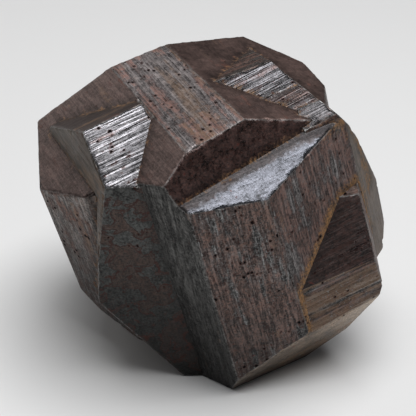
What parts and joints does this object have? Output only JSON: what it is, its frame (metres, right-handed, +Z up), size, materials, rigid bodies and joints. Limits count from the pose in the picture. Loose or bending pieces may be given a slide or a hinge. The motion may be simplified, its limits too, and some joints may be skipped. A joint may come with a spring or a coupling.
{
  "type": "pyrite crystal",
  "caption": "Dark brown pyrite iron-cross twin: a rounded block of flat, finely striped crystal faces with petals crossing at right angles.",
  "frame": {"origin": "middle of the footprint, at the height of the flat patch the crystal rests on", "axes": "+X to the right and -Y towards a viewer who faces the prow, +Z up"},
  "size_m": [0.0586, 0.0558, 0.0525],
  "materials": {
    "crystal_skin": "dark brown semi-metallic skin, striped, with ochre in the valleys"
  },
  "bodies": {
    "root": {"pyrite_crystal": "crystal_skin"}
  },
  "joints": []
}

**Requirement**: Set down the listing in full, keeping every word exactly as it is.

**Finished task**:
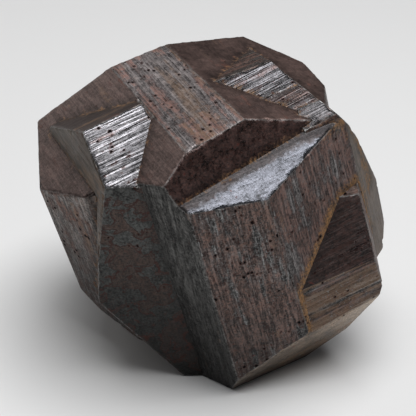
What parts and joints does this object have? Output only JSON: what it is, its frame (metres, right-handed, +Z up), size, materials, rigid bodies and joints. Limits count from the pose in the picture. Loose or bending pieces may be given a slide or a hinge. The motion may be simplified, its limits too, and some joints may be skipped. A joint may come with a spring or a coupling.
{
  "type": "pyrite crystal",
  "caption": "Dark brown pyrite iron-cross twin: a rounded block of flat, finely striped crystal faces with petals crossing at right angles.",
  "frame": {"origin": "middle of the footprint, at the height of the flat patch the crystal rests on", "axes": "+X to the right and -Y towards a viewer who faces the prow, +Z up"},
  "size_m": [0.0586, 0.0558, 0.0525],
  "materials": {
    "crystal_skin": "dark brown semi-metallic skin, striped, with ochre in the valleys"
  },
  "bodies": {
    "root": {"pyrite_crystal": "crystal_skin"}
  },
  "joints": []
}